● **What you have to do**
Single out the lines of the material that contain "with" and copy them.
-- begin Provided information --
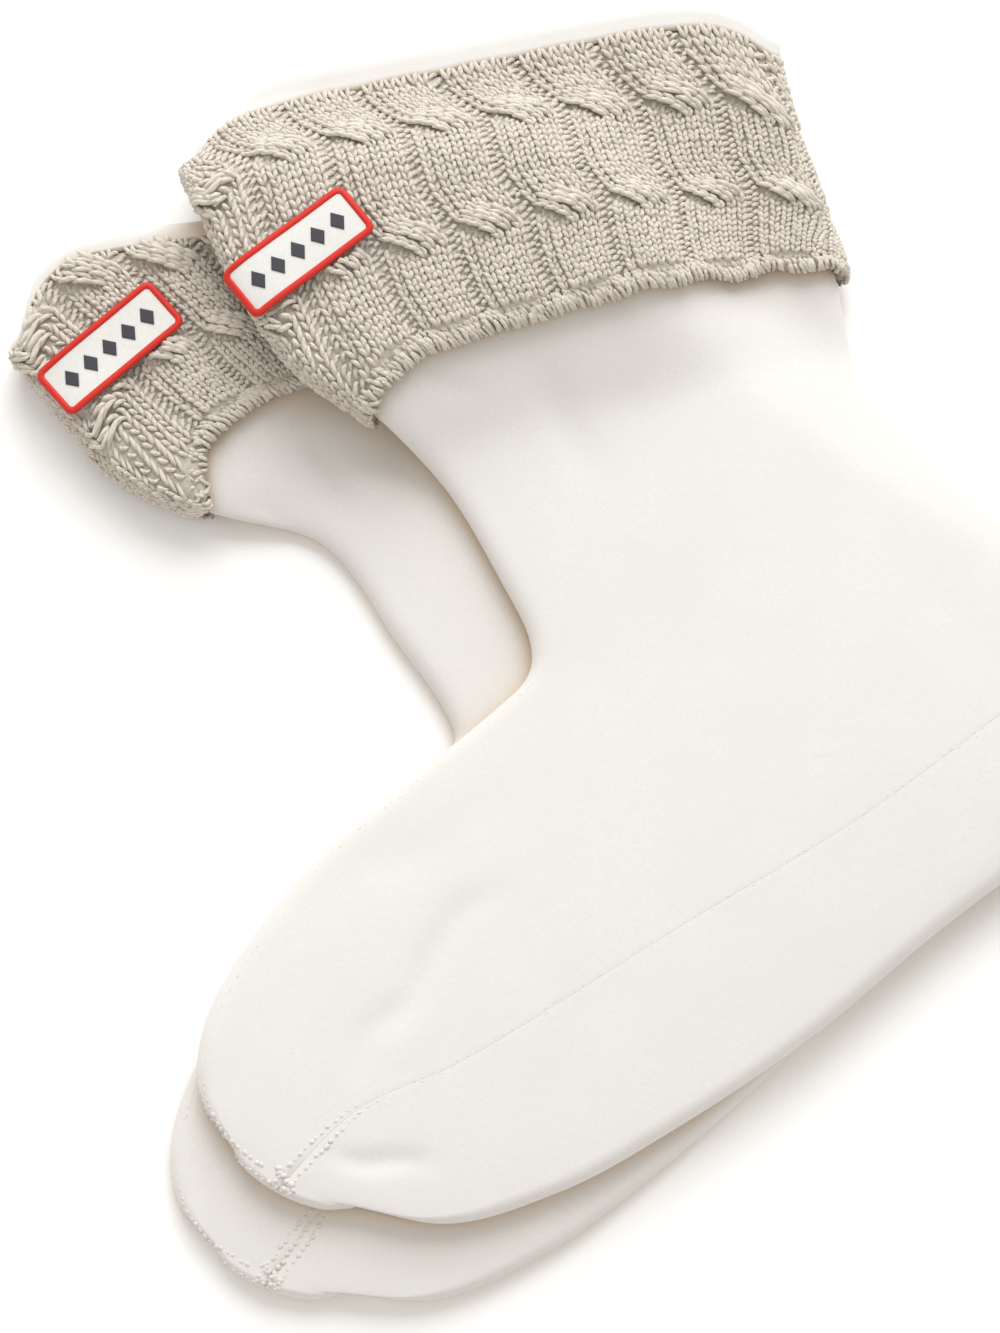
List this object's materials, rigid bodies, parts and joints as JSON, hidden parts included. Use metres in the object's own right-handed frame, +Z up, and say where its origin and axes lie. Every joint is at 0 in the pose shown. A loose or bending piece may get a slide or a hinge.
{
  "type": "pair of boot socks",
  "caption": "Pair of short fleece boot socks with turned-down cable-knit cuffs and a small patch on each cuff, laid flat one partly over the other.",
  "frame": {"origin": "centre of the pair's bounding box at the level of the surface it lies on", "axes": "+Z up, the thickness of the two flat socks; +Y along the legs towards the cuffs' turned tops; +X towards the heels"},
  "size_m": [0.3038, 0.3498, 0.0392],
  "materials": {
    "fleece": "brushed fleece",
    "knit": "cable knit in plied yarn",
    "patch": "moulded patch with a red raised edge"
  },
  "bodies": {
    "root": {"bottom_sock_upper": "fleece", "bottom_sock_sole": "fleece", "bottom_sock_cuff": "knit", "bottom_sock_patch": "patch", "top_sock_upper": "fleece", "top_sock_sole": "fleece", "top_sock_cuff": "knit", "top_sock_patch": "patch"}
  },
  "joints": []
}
-- end Provided information --
-- begin Provided information --
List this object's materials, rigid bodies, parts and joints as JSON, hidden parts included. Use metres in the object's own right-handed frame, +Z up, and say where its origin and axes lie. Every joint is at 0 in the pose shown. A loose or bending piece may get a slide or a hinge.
-- end Provided information --
-- begin Provided information --
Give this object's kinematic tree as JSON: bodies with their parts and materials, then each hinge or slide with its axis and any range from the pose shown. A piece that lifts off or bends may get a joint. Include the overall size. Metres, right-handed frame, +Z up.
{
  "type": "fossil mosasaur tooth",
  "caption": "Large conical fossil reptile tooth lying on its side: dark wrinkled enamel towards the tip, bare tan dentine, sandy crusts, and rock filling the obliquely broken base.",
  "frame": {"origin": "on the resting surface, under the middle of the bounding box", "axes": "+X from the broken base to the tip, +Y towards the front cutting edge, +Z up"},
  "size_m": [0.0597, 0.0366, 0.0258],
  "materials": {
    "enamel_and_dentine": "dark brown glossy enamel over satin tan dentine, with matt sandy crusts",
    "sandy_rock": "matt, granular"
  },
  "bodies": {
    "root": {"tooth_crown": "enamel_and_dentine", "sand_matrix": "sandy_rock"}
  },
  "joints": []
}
-- end Provided information --
● **Answer to the problem**
  "caption": "Pair of short fleece boot socks with turned-down cable-knit cuffs and a small patch on each cuff, laid flat one partly over the other.",
    "patch": "moulded patch with a red raised edge"
Give this object's kinematic tree as JSON: bodies with their parts and materials, then each hinge or slide with its axis and any range from the pose shown. A piece that lifts off or bends may get a joint. Include the overall size. Metres, right-handed frame, +Z up.
    "enamel_and_dentine": "dark brown glossy enamel over satin tan dentine, with matt sandy crusts",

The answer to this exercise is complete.